## START

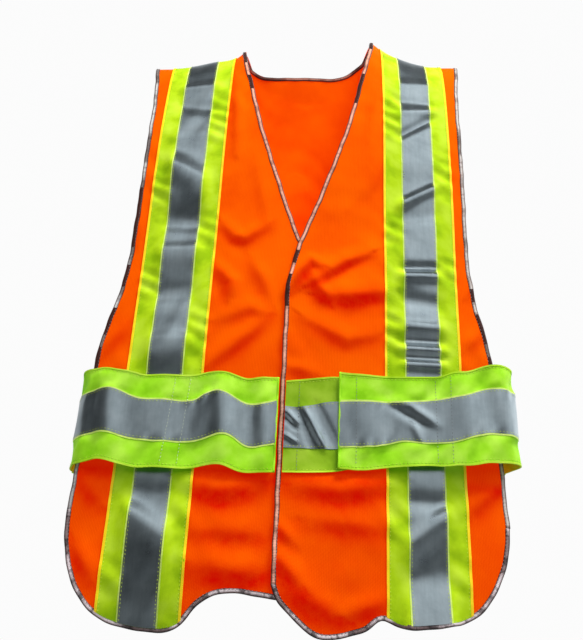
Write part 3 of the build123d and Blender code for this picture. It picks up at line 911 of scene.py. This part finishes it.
def front_bindings(panel, side):
    """Side, neck and centre, and hem of one front."""
    neck, centre, near_side, hem = front_edges(side)
    binding(panel, "side_binding", side_line(side, 500), side)
    edge = np.concatenate([neck[:-1], even(centre[:2], 12)[:-1], even(centre[1:], 300)])
    binding(panel, "edge_binding", edge, -side)
    binding(panel, "hem_binding", np.concatenate([near_side[:-1], hem]), side)


def shoulder_seam(side, word):
    """Rolled seam that joins a front to the back along the shoulder, under the tapes."""
    x = side * np.linspace(NECK_X + 1.0, TIP[0] - 1.0, 90)
    ridge_line = np.stack([x, np.zeros(len(x))], axis=1)
    p = BACK_PANEL.at(ridge_line, 0.0)
    n = BACK_PANEL.at(ridge_line, 1.0) - p
    roll = tube("back_" + word + "_shoulder_seam", p, n, 2.6, 0.85, ORANGE, 0.1)
    settle(roll, "back", "orange_mesh", [word + "_shoulder_seam"])


front_bindings(LEFT_PANEL, LEFT)
front_bindings(RIGHT_PANEL, RIGHT)
for side, word in SIDES:
    binding(BACK_PANEL, word + "_side_binding", side_line(side, 500), side)
binding(BACK_PANEL, "hem_binding", spline(both_sides(BACK_HEM), 700), LEFT)
binding(BACK_PANEL, "neck_binding", even(back_neck(160), 300), RIGHT)
for side, word in SIDES:
    shoulder_seam(side, word)


# ================= vertical tapes =================

TAPE_ROWS = 240
TAPE_END_GAP = 3.0          # from the tape's end up to the hem's edge


def tape_grid(side, low, high, hem, columns):
    """Grid of a strip between two sideways offsets from the tape's middle, shoulder to hem."""
    path = spline(hem, 800)
    order = np.argsort(path[:, 0])
    x = side * TAPE_X + np.linspace(low, high, columns)
    bottom = run_of(x, np.interp(x, path[order, 0], path[order, 1]) + TAPE_END_GAP)
    v = np.linspace(0, 1, TAPE_ROWS)[:, None] * bottom[None, :]
    return np.stack([np.broadcast_to(x, v.shape), v], axis=-1)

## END

Written problem: Write out the full listing, keeping every line exactly as it is.

Reply to the exercise:
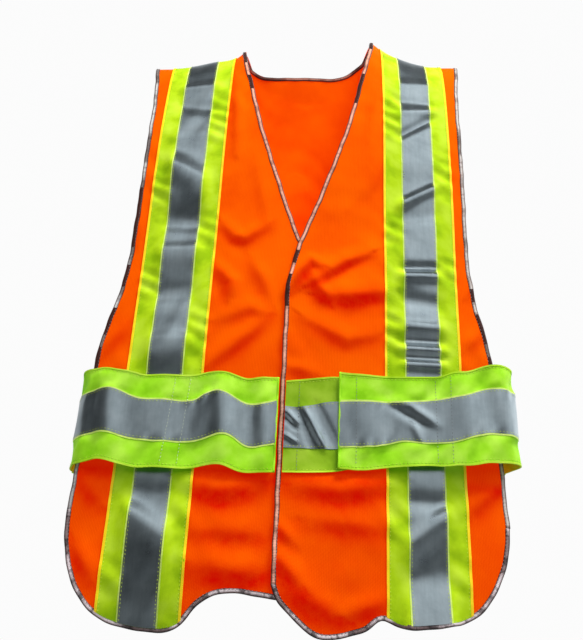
Write part 3 of the build123d and Blender code for this picture. It picks up at line 911 of scene.py. This part finishes it.
def front_bindings(panel, side):
    """Side, neck and centre, and hem of one front."""
    neck, centre, near_side, hem = front_edges(side)
    binding(panel, "side_binding", side_line(side, 500), side)
    edge = np.concatenate([neck[:-1], even(centre[:2], 12)[:-1], even(centre[1:], 300)])
    binding(panel, "edge_binding", edge, -side)
    binding(panel, "hem_binding", np.concatenate([near_side[:-1], hem]), side)


def shoulder_seam(side, word):
    """Rolled seam that joins a front to the back along the shoulder, under the tapes."""
    x = side * np.linspace(NECK_X + 1.0, TIP[0] - 1.0, 90)
    ridge_line = np.stack([x, np.zeros(len(x))], axis=1)
    p = BACK_PANEL.at(ridge_line, 0.0)
    n = BACK_PANEL.at(ridge_line, 1.0) - p
    roll = tube("back_" + word + "_shoulder_seam", p, n, 2.6, 0.85, ORANGE, 0.1)
    settle(roll, "back", "orange_mesh", [word + "_shoulder_seam"])


front_bindings(LEFT_PANEL, LEFT)
front_bindings(RIGHT_PANEL, RIGHT)
for side, word in SIDES:
    binding(BACK_PANEL, word + "_side_binding", side_line(side, 500), side)
binding(BACK_PANEL, "hem_binding", spline(both_sides(BACK_HEM), 700), LEFT)
binding(BACK_PANEL, "neck_binding", even(back_neck(160), 300), RIGHT)
for side, word in SIDES:
    shoulder_seam(side, word)


# ================= vertical tapes =================

TAPE_ROWS = 240
TAPE_END_GAP = 3.0          # from the tape's end up to the hem's edge


def tape_grid(side, low, high, hem, columns):
    """Grid of a strip between two sideways offsets from the tape's middle, shoulder to hem."""
    path = spline(hem, 800)
    order = np.argsort(path[:, 0])
    x = side * TAPE_X + np.linspace(low, high, columns)
    bottom = run_of(x, np.interp(x, path[order, 0], path[order, 1]) + TAPE_END_GAP)
    v = np.linspace(0, 1, TAPE_ROWS)[:, None] * bottom[None, :]
    return np.stack([np.broadcast_to(x, v.shape), v], axis=-1)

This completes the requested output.